Sunday, March 23, 2014

And yet we do not understand the loss of one plane in an ocean...



My Daughter, Neice and Nephew Crabbing off of the Wharf at our Camp 1998.


Where has the plane gone?  Why can it not be found?
I hear this question over and over each day by those
seeking honest answers as well as those trying to make
up news as they go along.  The missing Malaysian airplane
loaded with nearly 300 lives has prompted this recurring
question by people all over the world.  The unknowing has
fueled theories of conspiracy, speculation of overt government
aggression, and even supernatural intervention. People are
puzzled by the disappearance, but they are frightened because
the plane seems to have vanished without a trace.
My heart goes out to the passengers and their families. I 
applaud the efforts made to locate evidence of the crash.  
I find myself asking why we think we should be able to locate
debris amidst the vast ocean it is likely to be submerged in?  

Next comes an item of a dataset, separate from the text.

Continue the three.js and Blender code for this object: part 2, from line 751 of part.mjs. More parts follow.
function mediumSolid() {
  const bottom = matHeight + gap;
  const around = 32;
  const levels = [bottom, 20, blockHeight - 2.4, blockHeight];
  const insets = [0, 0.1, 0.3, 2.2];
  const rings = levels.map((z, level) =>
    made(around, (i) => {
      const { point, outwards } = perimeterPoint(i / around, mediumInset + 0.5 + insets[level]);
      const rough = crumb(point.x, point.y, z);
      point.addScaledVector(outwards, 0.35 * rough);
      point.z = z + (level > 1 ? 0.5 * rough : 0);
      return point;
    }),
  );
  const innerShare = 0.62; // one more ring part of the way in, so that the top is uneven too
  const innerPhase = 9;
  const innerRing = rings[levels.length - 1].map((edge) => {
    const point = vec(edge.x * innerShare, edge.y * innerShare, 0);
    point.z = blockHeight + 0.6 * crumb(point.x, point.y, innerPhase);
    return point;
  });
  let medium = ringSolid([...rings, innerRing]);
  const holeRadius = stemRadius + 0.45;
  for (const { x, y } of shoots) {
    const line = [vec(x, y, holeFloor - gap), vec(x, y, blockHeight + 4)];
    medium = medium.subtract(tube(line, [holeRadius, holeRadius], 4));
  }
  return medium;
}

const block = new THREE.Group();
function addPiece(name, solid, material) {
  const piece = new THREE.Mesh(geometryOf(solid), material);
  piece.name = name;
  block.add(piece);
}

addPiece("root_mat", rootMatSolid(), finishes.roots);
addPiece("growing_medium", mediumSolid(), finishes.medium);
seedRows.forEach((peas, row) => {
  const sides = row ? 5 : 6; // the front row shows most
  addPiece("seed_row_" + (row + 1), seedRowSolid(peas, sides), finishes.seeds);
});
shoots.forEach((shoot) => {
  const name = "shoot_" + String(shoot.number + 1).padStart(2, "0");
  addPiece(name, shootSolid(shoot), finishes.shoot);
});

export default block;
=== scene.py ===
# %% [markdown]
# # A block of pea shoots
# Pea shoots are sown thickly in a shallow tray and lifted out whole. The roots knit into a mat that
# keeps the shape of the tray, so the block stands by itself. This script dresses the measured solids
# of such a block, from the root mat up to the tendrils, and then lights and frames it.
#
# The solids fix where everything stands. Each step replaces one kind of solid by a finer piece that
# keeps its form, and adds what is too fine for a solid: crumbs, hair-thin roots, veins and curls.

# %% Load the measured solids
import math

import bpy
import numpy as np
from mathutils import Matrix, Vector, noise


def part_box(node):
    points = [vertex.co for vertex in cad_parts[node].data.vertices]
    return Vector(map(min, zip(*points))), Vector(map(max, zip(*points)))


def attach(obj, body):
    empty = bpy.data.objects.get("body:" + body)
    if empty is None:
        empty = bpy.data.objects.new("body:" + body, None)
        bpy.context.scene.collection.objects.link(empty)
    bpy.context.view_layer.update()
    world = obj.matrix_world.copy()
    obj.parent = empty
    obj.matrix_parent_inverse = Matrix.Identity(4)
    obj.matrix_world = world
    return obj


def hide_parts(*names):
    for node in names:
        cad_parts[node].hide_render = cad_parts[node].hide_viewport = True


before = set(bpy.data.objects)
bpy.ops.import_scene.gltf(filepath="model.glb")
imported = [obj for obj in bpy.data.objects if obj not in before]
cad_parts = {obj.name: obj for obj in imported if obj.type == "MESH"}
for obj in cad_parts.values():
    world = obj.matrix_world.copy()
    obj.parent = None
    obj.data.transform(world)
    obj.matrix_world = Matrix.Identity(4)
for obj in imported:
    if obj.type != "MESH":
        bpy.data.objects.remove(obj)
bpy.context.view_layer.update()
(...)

I go back to the memories made in the aftermath of Hurricane 
Katrina.  Whole cities along the Mississippi Gulf Coast and 
communities on the North Shore of Lake Pontchartrain in
Louisiana were swallowed up by the tidal surge.  The waters 
rushed in. When they retreated, only foundations were left.  

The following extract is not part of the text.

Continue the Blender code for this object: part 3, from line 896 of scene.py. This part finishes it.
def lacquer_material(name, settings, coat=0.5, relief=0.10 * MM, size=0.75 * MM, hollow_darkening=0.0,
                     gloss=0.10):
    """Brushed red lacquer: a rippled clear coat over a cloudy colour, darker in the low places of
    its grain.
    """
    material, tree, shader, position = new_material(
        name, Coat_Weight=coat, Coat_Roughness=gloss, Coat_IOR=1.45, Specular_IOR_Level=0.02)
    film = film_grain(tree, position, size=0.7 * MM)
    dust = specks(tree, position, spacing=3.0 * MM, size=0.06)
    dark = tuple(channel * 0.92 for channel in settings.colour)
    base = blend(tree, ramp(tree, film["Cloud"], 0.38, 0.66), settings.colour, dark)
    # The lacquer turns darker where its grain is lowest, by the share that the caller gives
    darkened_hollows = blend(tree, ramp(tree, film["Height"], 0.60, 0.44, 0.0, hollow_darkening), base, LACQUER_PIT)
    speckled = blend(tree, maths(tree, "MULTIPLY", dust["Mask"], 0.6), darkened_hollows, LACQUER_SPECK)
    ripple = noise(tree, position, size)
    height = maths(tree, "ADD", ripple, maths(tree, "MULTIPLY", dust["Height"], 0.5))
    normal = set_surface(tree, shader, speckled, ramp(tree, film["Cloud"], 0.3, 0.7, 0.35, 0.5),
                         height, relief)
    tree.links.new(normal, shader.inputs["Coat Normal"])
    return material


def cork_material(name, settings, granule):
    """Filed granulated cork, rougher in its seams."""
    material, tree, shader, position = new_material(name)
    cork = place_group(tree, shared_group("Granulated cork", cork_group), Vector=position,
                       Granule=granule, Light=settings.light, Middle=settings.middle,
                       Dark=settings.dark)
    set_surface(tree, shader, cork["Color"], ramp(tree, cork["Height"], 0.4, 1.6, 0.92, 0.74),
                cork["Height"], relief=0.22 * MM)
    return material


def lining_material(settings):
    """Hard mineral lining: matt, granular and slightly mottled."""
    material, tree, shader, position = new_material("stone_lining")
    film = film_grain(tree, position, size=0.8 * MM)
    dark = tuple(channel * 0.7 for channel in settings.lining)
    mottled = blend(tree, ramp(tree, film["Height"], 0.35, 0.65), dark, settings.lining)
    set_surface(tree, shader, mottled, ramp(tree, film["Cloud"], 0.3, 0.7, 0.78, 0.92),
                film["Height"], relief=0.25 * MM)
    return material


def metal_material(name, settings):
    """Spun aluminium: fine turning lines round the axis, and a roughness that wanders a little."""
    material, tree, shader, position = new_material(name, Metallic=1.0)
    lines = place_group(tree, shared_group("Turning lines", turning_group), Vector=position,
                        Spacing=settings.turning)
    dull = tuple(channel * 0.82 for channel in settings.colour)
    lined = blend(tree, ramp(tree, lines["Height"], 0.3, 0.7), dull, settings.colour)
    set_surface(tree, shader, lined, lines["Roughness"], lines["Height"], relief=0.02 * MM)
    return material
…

Not a splinter of wood, not a doorknob, a dish, a car, a 
bathtub nothing.  For miles and miles there was only
vast devastation with no debris or evidence of the lives 
built before. 
For generations, my family had “a camp” on a bayou 
outside of the Violet Canal, in St. Bernard Parish.  With
far less than the luxuries of home, the scantily clad 
structure housed our family during the summers of my
youth.  This tradition began with my great grandfather,
a Sicilian immigrant and commercial fisherman.  My
grandfather and father alike, passed on the love of the
Louisiana waterways to our family. “The camp” was our 
family retreat.  Unreachable by land or car, our boats 
delivered us to our niche outside of civilization on a weekly
basis.  I passed a love for the place on to my daughter as
did my brother to his sons and so on.  All of the children
of our family have strong memories of hot days spent 
catching crabs off of the wharf that linked the camp to the
bayou it sat upon. Salt air mixed with mosquitoes and ho
pink sunsets painted my memories and still yank at my 
heart strings.  As our family grew older, our trips to the
camp grew less frequent.  I have pictures and always knew
I could return if the urge grew to large to ignore.  And then
came Katrina.
She took it all. Not just our camp, but everyone’s.  All dwellings
and semblances of civilization. She took vast acreage of marsh
and spit it back out leaving churned- up lifeless mud in her path.  
Nothing was left.  No walls, no roof, no wharf or pilings nothing
Where did it all go?
Where did all of the homes go?  Their contents and appliances.  
The clothes and dishes and mattresses.  The photo albums and
jewelry boxes, the kitchen tables and yard furniture.  Gone.  No 
trace.  20 square miles of civilization washed away into the open
Gulf of Mexico.  Yet still lost. Never recovered..
And yet we do not understand the loss of one plane in an ocean.